IMDSv2, in its default configuration, refuses connections with an IP hop count greater than one, that is, connections that have passed through an IP gateway. This can cause problems when the Agent is running in a container with a network other than the host’s network, as the runtime forwards the container’s traffic through a virtual IP gateway. This is common in ECS deployments. The following options may remedy this issue:

Increase the maximum hop count to at least 2. Doing so may have implications for the security of data stored in the IMDS, as it permits containers other than the Agent to access this data as well.
Use the hostname discovered by cloud-init, by setting providers.eks.ec2.useHostnameFromFile to true.
Run the Agent in the host UTS namespace, by setting agents.useHostNetwork to true.

EC2 hostname with IMDS

Agent versions before 7.64.0

In some situations, the EC2 IMDSv2 configuration may make it impossible for the Agent to access the necessary metadata. This can cause the Agent to fall back to the os hostname provider instead of aws, as seen in the output of agent status.
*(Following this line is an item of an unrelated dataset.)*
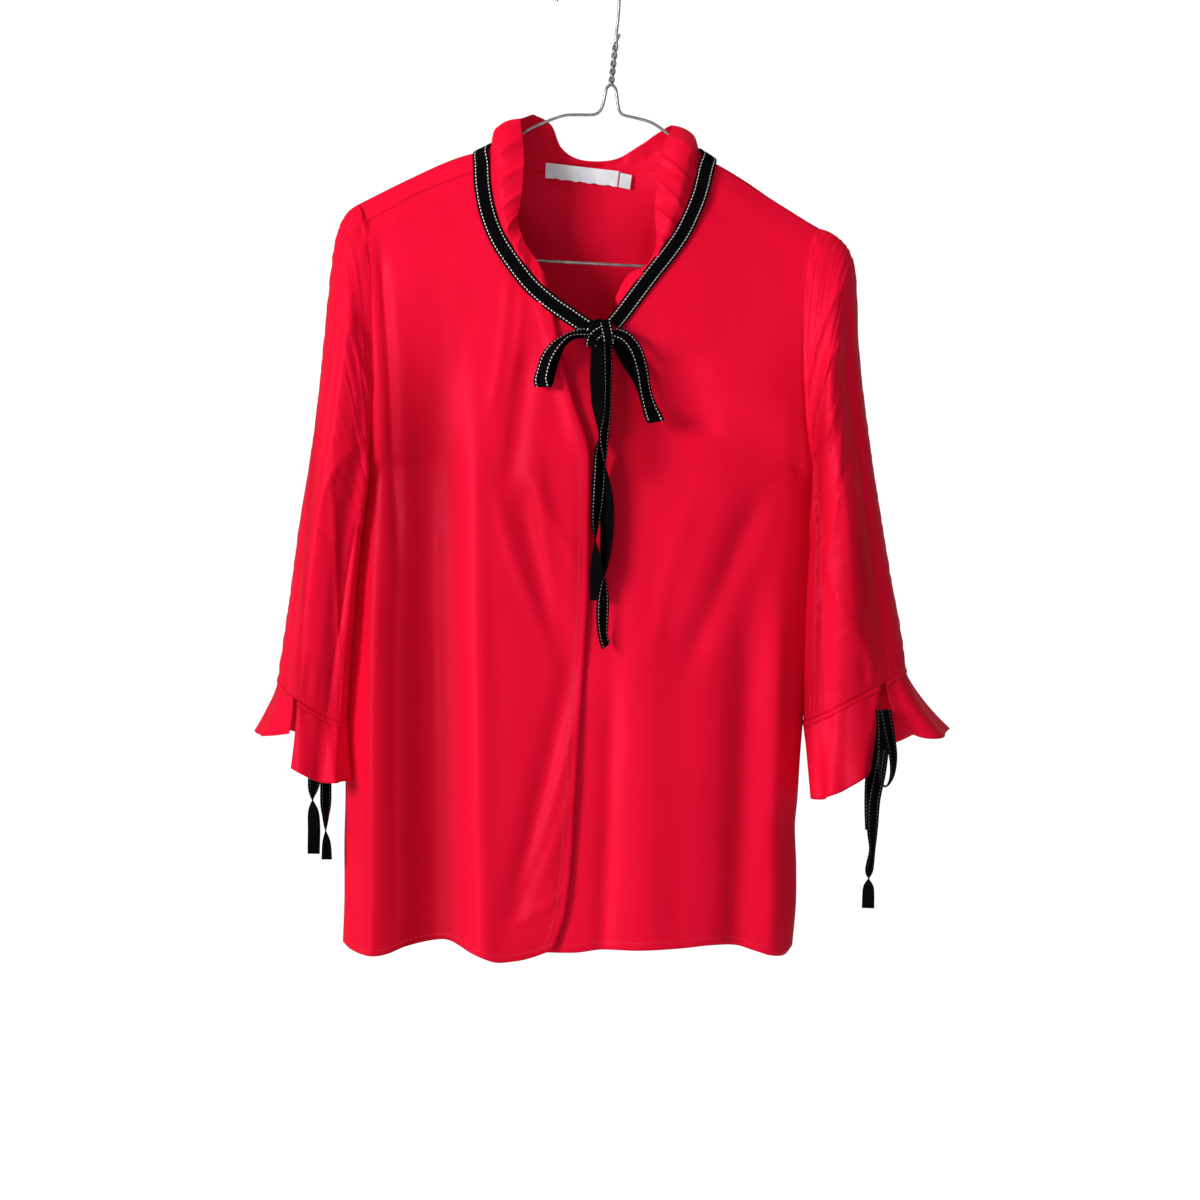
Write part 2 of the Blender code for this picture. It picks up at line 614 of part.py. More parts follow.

The AWS API supports disabling IMDSv1, which the Agent uses by default. If this is the case, but IMDSv2 is enabled and accessible, set the parameter ec2_prefer_imdsv2 to true (defaults to false) in your Agent configuration. See the Transition to using Instance Metadata Service Version 2 documentation for details.

Upgrading to Datadog Agent 7.64.0+ should resolve these issues as the newer versions of the Agent use IMDSv2 by default.

Agent version 7.64.0 and after

Starting at v7.64.0, the Datadog Agent defaults to using IMDSv2 and falls back on IMDSv1 in case of failure. To revert to the previous behavior, set ec2_imdsv2_transition_payload_enabled to false in your host configuration. See the Transition to using Instance Metadata Service Version 2 documentation for details.